El filósofo Michel Foucault
Ahí está la Universidad de Saint-Denis, donde apenas nada recuerda que en aquellas aulas daba sus clases Michel Foucault: allí, en los grados universitarios, la mayoría de estudiantes son hijos de inmigrantes y, como reconoce uno de ellos, “venimos aquí, pero a todos nos gustaría ir a la Sorbona, a la Universidad París I o París VI, al centro”. Y es que, incluso en un país con un fuerte sistema educativo público, las desigualdades se imponen: dependiendo de en qué Liceo vas y cuáles son tus notas, podrás elegir la universidad. ¿Quién va a los Liceos del centro? ¿Quién se puede permitir clases de refuerzo, cursos de inglés, profesores privados…?

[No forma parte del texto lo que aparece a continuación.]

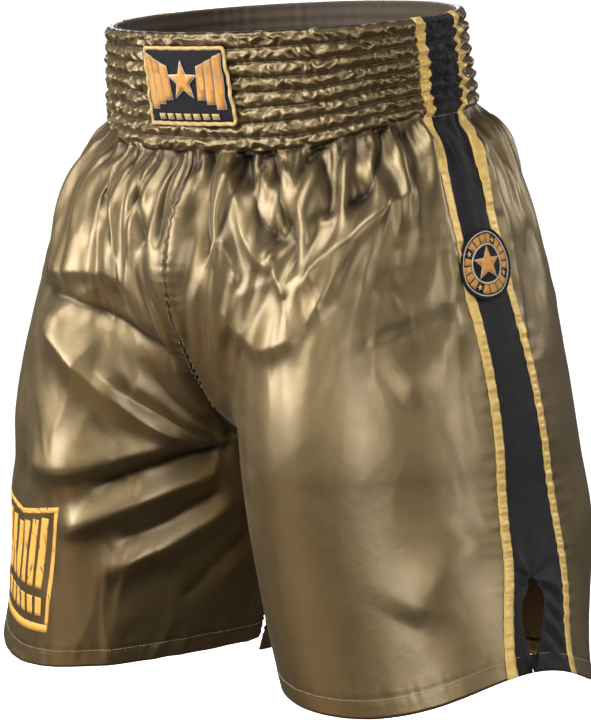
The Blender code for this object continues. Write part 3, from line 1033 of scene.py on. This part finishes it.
def stripe_material():
    made, tree, shader = new_material("stripe_black", (0.010, 0.009, 0.011), 0.66)
    set_inputs(shader, {"Specular IOR Level": 0.3, "Sheen Weight": 0.10})
    set_inputs(shader, {"Sheen Roughness": 0.45, "Sheen Tint": (0.6, 0.58, 0.66, 1)})
    rib = threads(tree, 0.0013, 0.7)
    colour = mix_colours(tree, rib, (0.0025, 0.002, 0.003), (0.017, 0.0145, 0.016))
    tree.links.new(colour, shader.inputs["Base Color"])
    vary_roughness(tree, shader, 0.01, 0.55, 0.7)
    weave = bump(tree, shader, rib, 0.00018, 0.7)
    bump(tree, shader, threads(tree, 0.0011, -0.75), 0.0001, 0.5, weave)
    return made


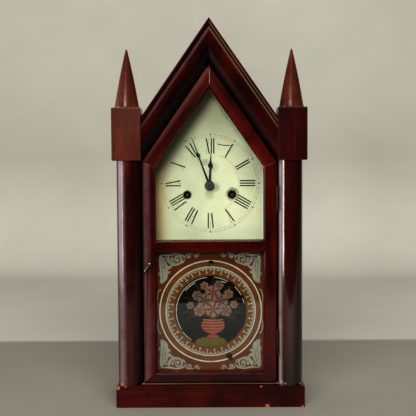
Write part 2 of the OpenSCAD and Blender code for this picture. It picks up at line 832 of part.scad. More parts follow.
module screws_and_nuts() {
    color(brass) in_case() for (p = pillar_places) difference() {
        bar_y(p, plate_front - nut_t, plate_front, tenon_r + 1.7, 6);
        bar_y(p, plate_front - nut_t - past, plate_front + past, tenon_r);
    }
    color(iron) for (p = dial_screw_places()) {
        bar_y(p, dial_back, dial_back + screw_head_t, dial_screw_r + 1.3);
        bar_y(p, frame_back + 2, dial_back + screw_head_t/2, dial_screw_r);
    }
    color(iron) for (p = gong_screw_places()) {
        bar_y(p, gong_foot_front - screw_head_t, gong_foot_front, gong_screw_r + 1.2);
        bar_y(p, gong_foot_front - screw_head_t/2, back_board_front, gong_screw_r);
    }
}

// A mainspring: a flat ribbon coiled from near its arbor out to a pillar
spring_in = 6;
spring_out = 24.5;
spring_turns = 6;
ribbon_t = 0.5;
module mainspring(at, pillar, way, y0, y1) {
    reach = norm(pillar - at);
    tangent = acos((spring_out + pillar_r + touch)/reach);
    last = bearing(at, pillar) - way*tangent;
    steps = spring_turns*18;
    function place(i, r) = let (a = last - way*360*spring_turns*(1 - i/steps),
        q = spring_in + (spring_out - spring_in)*i/steps + r) at + q*[cos(a), sin(a)];
    tail_way = way*[-sin(last), cos(last)];
    tail = reach*sin(tangent);
    color(steel) in_case() slab(y0, y1) polygon(concat([for (i = [0:steps]) place(i, ribbon_t/2)],
        [place(steps, ribbon_t/2) + tail*tail_way, place(steps, -ribbon_t/2) + tail*tail_way],
        [for (i = [steps:-1:0]) place(i, -ribbon_t/2)]));
}
time_spring_y = [6, 24];
strike_spring_y = [11.5, 27];
module time_mainspring() {
    mainspring(time_at, pillar_places[2], 1, time_spring_y[0], time_spring_y[1]);
}
module strike_mainspring() {
    mainspring(strike_at, pillar_places[0], -1, strike_spring_y[0], strike_spring_y[1]);
}

// Cocks riveted to the front plate: the suspension post with its slit, the saddle pin that
// the verge turns on, and the bridge over the escape wheel
pendulum_y = -6.2;
post_r = 2.5;
post_front = pendulum_y - 2.2;
slit_w = 1.4;
verge_pin_r = 0.8;
verge_pin_end = -4.9;
cock_y = [-3.6, -2.8];
cock_w = 4.4;
cock_foot_r = 2.4;
module front_plate_cocks() {
    post_at = swing_at + [0, 5.4];
    foot_at = escape_at + [escape_r + 6, 0];
    color(brass) in_case() difference() {
        bar_y(post_at, post_front, plate_front, post_r);
        translate([post_at[0] - slit_w/2, post_front - past, post_at[1] - post_r - past])
            cube([slit_w, 3.8 + past, post_r + 1.8 + past]);
    }
    color(brass) in_case() bar_y(swing_at, verge_pin_end, plate_front, verge_pin_r);
    color(brass) in_case() difference() {
        union() {
            bar_y(foot_at, cock_y[0], plate_front, cock_foot_r);
            slab(cock_y[0], cock_y[1]) translate(escape_at - [cock_foot_r, cock_w/2])
                square([foot_at[0] - escape_at[0] + cock_foot_r, cock_w]);
        }
        bar_y(escape_at, cock_y[0] - past, cock_y[1] + past, fine_pivot_r + running);
    }
}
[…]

La ciudad queda reducida, mientras muchos barrios quedan excluidos del mapa y, por tanto, de la narración, de la misma manera que los habitantes de esta periferia quedan excluidos del que Hazan define como el Gran Centro de París. Si la ciudad turística es la publicitación de la historia oficial, es la ciudad cuya imagen quiere proyectarse internacionalmente, pero también a nivel local –no debe olvidarse que las dinámicas mercantiles que intervienen en el trazado de la ciudad turística son las mismas que previamente se han implantado en la ciudad burguesa–, la literatura debe aspirar a contraponer un contra-relato, a escribir contra el relato de Estado a través de cuya prosa –en este caso, la prosa urbana– nos impone una imagen de ciudad falsa.
No sé si es posible hablar de un París verdadero, pero no cabe duda que es necesario transgredir el mapa oficial. La literatura debe crear un nuevo relato, pero nosotros debemos hacerlo también en nuestros recorridos. En París y en nuestras propias ciudades. Transgredir el mapa es ocupar el espacio público, del que, en nuestra condición de ciudadanos, nunca tuvimos que ser expulsados.